Label summary rows using GROUPING().


Exercise 7.28 — Top N per Group (Advanced)

Find the top 2 customers by total balance for EACH branch. This requires combining aggregation with a ranking technique. You may use a common table expression (CTE) or a subquery if you have encountered them, or solve it with correlated subqueries.

Hint: One approach is to compute the customer totals per branch, then use ROW_NUMBER() OVER (PARTITION BY branch ORDER BY total DESC) to rank within each branch.


Exercise 7.29 — Year-Over-Year Comparison (Advanced)

Although our sample data only covers late 2025, write a query structure that would compare the current month's transaction volume against the same month last year. Use CASE expressions and aggregation to put both months' data side by side. Include columns for: current month count, prior year count, count change, current month amount, prior year amount, amount change.


Exercise 7.30 — The Complete Dashboard Query (Advanced)

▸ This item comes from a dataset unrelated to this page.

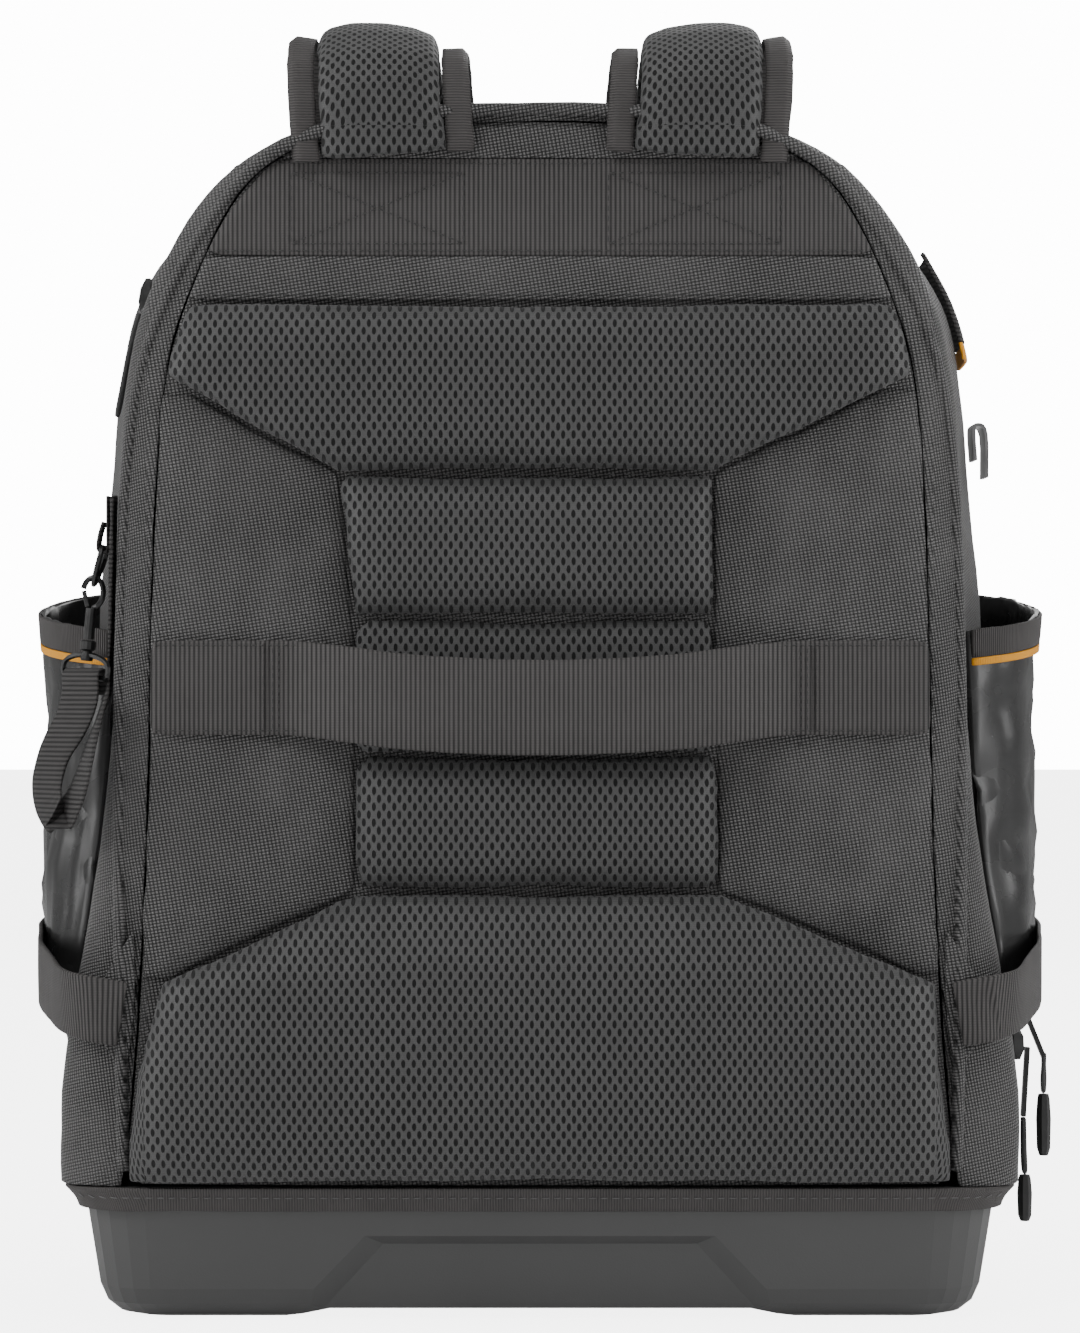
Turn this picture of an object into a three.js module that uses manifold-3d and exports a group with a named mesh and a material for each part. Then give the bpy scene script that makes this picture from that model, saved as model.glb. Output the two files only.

Write a single query that produces a dashboard for each branch showing: 1. Branch name and state 2. Number of customers 3. Number of accounts 4. Total deposits (CHECKING + SAVINGS + CERTIFICATE categories) 5. Total loan balance 6. Checking total 7. Savings total 8. Number of transactions in the last 30 days 9. Total transaction volume in the last 30 days

This will require joining five or more tables and using conditional aggregation. It is the kind of query that a real dashboard application would execute.


Solutions Approach

For exercises marked Advanced, consider your solution in stages: 1. Write the FROM and JOIN clauses first 2. Add the WHERE filters 3. Add GROUP BY 4. Add the SELECT with aggregate functions 5. Add HAVING if needed 6. Add ORDER BY last

This bottom-up approach prevents the common mistake of trying to write the entire query at once and getting lost in the complexity.


If you completed all 30 exercises, you have a strong command of DB2 aggregation. The patterns in Part E — conditional aggregation, ROLLUP/CUBE for reporting, LEFT JOIN with defensive COALESCE — will appear in nearly every database position you ever hold.